Back in 2011 the Government launched a scheme called ‘Specified Adult Childcare credits’, that lets parents going back to work after maternity sign a form allowing grandparents or family members to get NI credits for looking after their child.
In some cases this boost could be worth more than £230 a year when the claimant retires, but it’s so little-known that in 2016, only about 1% of eligible grandparents claimed for. The good news is that if you’re eligible and didn’t claim previously, claims can also be backdated.
Ex-Pensions Minister Sir Steve Webb said:
“The scheme is not much use if hardly anyone takes it up.
“The government needs to act quickly to alert mothers to the fact that they can sign over the National Insurance credits that they do not need.”
To check your eligibility, or if you think you’re missing out, HMRC have an application form available on their website, and guidance on eligibility available here (PDF).
The latest stats released by the Bank of England show soaring levels of consumer borrowing in the run up to Christmas last year, with levels reaching their highest since 2008.
This worrying trend has sparked warnings from many, including our own Head of Policy, Peter Tutton:
“Alarm bells should be ringing. Previous experience shows how such increases in the levels of borrowing can leave households over-indebted and vulnerable to sudden changes in circumstances and drops in income that can pitch them into hardship.”
These pre-Christmas statistics are more worrying, as they don’t include the extra spending over the festive period. Research for National Debtline found that one in five adults in the UK put Christmas food on credit.
Fife and Glasgow councils could be the first areas of the UK to trial a new scheme called ‘universal basic income’.
The idea behind a universal basic income is that everyone would be given an unconditional amount of money from the government, regardless of whether they’re in work or not.
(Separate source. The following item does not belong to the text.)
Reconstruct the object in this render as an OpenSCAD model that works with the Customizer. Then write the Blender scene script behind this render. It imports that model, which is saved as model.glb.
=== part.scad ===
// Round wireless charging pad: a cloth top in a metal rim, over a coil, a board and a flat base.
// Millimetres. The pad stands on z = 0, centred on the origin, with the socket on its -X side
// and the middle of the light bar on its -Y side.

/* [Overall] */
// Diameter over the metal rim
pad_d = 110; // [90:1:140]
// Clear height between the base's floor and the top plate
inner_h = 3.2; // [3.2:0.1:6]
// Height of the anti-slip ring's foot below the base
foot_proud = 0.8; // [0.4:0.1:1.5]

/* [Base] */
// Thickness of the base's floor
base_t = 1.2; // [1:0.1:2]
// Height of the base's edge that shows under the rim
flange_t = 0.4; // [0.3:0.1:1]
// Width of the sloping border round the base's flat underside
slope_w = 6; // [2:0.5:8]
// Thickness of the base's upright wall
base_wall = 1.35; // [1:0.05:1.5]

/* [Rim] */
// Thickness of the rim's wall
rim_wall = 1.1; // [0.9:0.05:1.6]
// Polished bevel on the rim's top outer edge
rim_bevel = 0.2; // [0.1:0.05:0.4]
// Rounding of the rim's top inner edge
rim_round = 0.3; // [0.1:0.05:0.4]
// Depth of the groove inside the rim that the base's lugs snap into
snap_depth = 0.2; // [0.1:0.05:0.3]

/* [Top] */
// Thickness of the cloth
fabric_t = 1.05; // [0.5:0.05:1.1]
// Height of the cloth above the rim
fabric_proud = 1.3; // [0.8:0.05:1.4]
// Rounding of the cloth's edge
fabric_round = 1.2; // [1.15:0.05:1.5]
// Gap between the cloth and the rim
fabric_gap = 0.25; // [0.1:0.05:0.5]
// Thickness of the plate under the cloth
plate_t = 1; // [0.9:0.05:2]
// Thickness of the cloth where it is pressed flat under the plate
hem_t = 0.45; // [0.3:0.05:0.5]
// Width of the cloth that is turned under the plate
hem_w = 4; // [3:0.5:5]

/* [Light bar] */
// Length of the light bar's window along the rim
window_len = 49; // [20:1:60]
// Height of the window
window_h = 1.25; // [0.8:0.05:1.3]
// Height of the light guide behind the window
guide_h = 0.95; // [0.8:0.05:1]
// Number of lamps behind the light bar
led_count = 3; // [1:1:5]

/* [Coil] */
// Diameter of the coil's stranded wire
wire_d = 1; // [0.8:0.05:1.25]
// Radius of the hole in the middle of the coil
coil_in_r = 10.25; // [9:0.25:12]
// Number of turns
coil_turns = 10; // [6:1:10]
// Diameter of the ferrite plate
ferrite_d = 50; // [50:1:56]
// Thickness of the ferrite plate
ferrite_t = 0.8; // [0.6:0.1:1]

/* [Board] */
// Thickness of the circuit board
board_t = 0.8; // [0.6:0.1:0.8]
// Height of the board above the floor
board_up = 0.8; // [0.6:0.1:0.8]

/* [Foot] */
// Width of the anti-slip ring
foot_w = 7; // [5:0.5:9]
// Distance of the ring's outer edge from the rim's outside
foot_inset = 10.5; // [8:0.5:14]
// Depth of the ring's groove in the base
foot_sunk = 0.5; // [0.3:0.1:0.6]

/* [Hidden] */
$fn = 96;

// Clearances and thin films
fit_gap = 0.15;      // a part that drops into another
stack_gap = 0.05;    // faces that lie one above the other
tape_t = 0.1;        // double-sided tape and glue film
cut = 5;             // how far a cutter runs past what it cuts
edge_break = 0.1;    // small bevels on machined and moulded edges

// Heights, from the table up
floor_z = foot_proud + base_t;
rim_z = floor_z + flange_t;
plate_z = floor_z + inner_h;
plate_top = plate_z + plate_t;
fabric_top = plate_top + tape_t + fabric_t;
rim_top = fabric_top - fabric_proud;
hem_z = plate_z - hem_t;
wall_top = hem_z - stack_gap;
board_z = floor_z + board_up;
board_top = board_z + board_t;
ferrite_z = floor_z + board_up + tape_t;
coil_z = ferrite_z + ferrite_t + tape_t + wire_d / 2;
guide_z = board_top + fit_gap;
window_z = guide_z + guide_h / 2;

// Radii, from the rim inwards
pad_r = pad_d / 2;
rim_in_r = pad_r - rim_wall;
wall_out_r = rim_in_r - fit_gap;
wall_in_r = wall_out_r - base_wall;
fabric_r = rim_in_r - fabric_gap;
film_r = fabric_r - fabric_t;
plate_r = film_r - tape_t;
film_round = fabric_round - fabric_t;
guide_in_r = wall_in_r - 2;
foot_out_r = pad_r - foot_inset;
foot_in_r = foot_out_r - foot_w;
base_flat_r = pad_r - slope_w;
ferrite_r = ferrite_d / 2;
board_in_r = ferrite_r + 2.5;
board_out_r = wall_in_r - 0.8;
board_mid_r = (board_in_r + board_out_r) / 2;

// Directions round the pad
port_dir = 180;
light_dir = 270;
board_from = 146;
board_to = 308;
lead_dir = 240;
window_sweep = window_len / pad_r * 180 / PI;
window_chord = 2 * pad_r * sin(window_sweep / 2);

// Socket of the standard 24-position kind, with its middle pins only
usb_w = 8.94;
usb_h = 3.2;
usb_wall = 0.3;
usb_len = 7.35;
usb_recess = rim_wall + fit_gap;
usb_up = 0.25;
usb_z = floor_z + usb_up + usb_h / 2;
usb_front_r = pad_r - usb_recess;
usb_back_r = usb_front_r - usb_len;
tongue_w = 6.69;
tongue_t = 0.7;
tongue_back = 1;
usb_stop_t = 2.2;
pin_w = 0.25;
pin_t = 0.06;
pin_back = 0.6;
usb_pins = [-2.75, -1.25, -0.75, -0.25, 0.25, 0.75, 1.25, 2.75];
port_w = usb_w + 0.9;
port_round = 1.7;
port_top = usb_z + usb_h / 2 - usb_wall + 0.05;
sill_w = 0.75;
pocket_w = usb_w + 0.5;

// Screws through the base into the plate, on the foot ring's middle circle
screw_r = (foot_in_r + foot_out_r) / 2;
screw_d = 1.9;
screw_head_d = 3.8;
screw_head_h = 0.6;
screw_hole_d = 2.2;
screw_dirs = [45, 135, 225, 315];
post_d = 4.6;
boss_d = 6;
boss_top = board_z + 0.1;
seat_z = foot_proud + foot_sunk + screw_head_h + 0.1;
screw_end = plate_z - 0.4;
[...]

Any income people earn on top of their universal basic income would then be taxed.
While the idea of basic income isn’t new (it has its roots in the 16th century) it’s one that’s gradually gaining support from many politicians and groups. Some countries, including Finland, are already trialling their own version of the scheme.
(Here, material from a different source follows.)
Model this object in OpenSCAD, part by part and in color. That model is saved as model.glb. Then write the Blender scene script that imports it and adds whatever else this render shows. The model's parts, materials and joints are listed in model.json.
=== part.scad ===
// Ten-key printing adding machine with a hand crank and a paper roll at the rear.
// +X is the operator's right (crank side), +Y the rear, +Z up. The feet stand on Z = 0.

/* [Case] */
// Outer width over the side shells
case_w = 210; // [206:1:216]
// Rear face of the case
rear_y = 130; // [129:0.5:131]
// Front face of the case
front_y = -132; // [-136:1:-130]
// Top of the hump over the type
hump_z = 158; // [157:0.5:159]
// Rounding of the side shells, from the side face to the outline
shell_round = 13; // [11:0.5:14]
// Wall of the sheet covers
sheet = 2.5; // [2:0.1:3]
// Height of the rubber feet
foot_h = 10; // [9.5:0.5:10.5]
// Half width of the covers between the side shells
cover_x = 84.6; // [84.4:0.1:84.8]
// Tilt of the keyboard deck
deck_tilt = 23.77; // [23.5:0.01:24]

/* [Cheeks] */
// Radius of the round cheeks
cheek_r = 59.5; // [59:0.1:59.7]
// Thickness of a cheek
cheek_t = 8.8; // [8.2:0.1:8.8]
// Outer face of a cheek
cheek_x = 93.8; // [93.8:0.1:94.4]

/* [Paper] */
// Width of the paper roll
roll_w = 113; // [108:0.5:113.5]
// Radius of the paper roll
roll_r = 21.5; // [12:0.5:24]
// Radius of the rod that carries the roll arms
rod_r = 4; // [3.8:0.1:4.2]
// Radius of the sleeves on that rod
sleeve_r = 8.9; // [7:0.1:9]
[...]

The Financial Conduct Authority (FCA) has announced that HSBC bank is to redress around £4m, after it charged unreasonable debt collection fees dating back to 2003.
The debt collection charges were originally imposed by John Lewis Financial (JLFS) and HFC Bank, both part of HSBC.
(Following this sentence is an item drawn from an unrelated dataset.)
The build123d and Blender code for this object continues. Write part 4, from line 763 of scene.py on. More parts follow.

The FCA found that between 2003 and 2009, many customers had a ‘debt collection charge’ of 16.4% added to their debt balance, when their debts were passed to one of the companies’ solicitors.
However, back in 2010 the Office of Fair Trading found that this charge was ‘unreasonable and unfair’ and forced the firms to stop adding the charges.
The FCA announced in December 2015 that it would reconsider its decision not to investigate allegations about the conduct of HFC following a complaint to the Complaints Commissioner. They have since conducted a review of the issues at both HFC and JLFS and found that around 6,700 customers paid the charge in part or in full prior to 2010, and could be entitled to a redress.
The £4m will be paid to customers affected by the charges, in cases where the unfair charges were added. HSBC and the FCA have explained that no action needs to be taken by customers, as the bank will contact all affected customers to arrange the redress.